# GIVEN INFORMATION
---*---

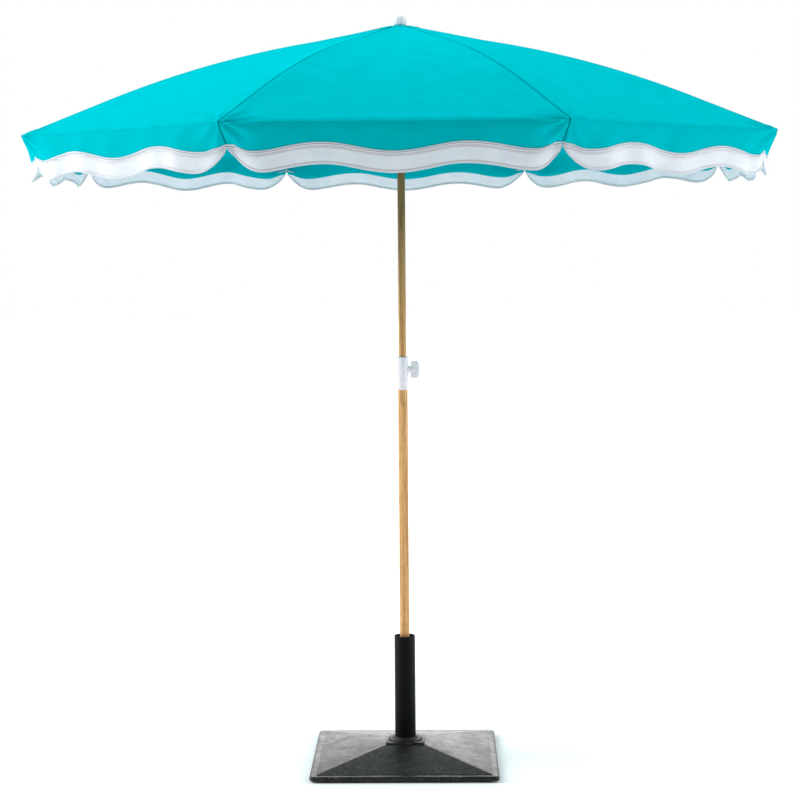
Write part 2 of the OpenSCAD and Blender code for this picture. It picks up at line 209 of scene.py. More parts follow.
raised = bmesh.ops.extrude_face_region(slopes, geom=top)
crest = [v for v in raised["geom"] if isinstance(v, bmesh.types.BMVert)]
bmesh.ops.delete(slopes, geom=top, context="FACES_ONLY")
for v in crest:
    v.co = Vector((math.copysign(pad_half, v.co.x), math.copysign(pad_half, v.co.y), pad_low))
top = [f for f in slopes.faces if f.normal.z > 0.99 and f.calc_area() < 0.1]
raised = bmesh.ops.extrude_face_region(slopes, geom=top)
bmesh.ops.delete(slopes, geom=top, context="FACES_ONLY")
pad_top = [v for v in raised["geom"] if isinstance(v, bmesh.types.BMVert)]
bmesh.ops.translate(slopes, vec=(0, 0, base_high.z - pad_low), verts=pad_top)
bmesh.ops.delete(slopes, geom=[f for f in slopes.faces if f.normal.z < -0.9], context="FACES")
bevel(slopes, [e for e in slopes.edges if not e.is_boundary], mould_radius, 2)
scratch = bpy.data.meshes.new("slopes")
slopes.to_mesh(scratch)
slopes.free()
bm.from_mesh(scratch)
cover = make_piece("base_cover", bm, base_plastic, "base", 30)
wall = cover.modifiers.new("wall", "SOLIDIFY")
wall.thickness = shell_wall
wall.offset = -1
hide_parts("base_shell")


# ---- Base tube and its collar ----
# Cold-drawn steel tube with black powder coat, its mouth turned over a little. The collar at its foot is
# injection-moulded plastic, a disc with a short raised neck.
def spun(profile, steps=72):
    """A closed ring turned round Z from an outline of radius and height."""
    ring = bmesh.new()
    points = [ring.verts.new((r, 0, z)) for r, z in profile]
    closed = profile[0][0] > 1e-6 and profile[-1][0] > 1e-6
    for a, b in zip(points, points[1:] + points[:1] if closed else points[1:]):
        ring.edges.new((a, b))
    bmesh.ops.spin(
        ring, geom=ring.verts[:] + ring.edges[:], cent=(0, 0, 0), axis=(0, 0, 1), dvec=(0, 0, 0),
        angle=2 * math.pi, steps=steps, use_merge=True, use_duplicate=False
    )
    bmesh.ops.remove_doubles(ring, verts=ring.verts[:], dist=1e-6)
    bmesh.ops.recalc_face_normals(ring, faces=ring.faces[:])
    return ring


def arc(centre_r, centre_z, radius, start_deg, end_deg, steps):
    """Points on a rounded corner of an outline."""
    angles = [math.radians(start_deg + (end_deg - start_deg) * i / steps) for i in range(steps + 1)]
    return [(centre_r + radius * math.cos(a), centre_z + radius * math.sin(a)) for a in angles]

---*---

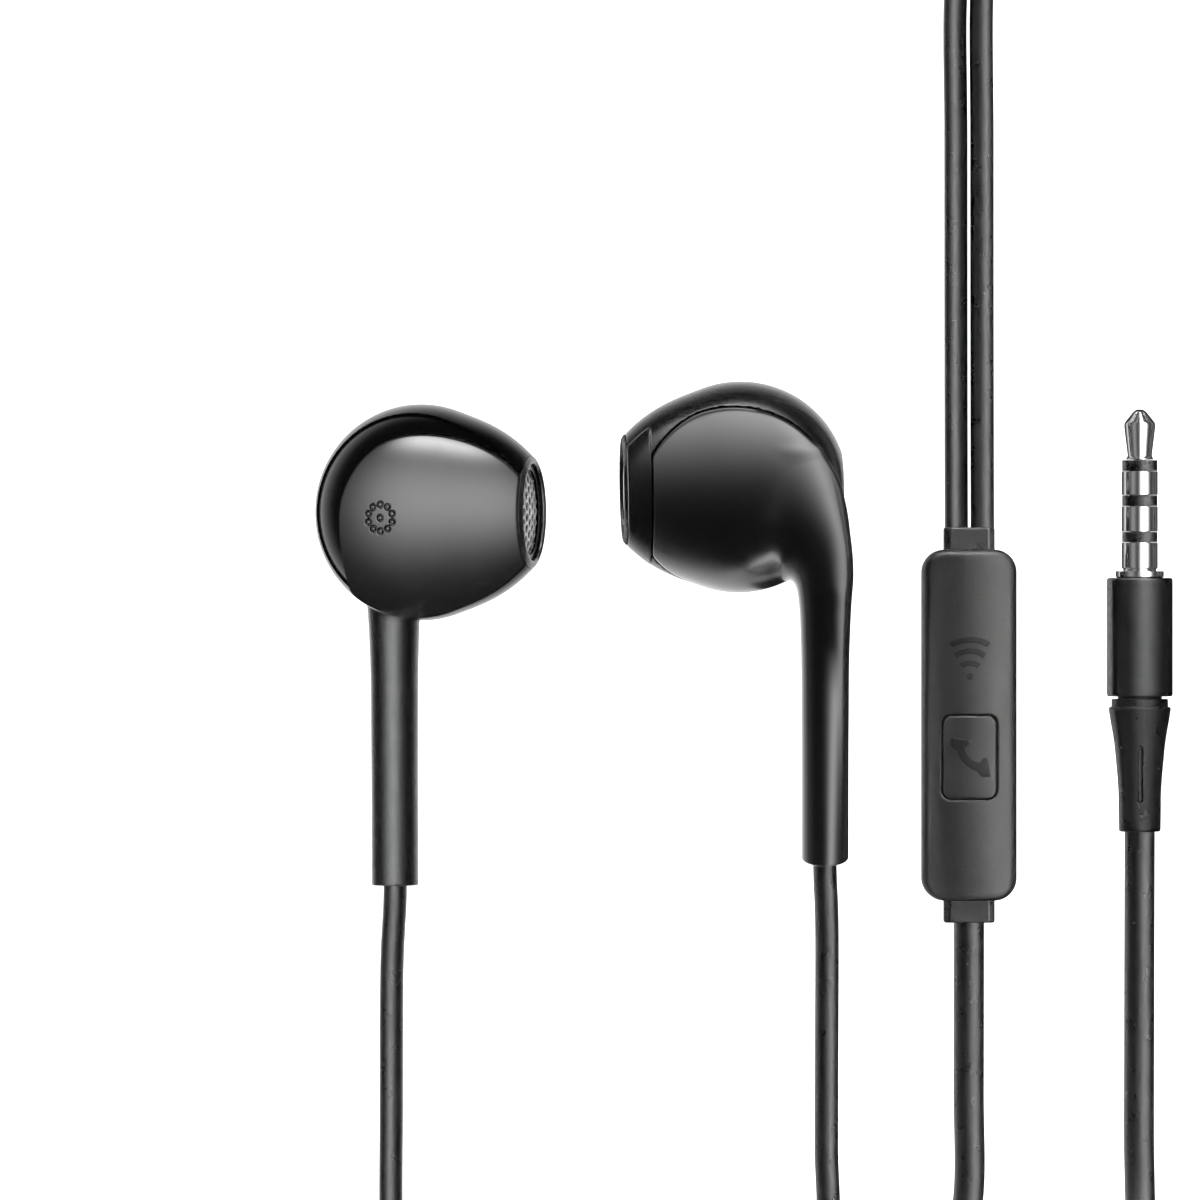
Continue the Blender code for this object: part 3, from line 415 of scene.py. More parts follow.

---*---

# TO DO
Write out every line from the entries where "this" appears.

# TASK OUTPUT
Write part 2 of the OpenSCAD and Blender code for this picture. It picks up at line 209 of scene.py. More parts follow.
Continue the Blender code for this object: part 3, from line 415 of scene.py. More parts follow.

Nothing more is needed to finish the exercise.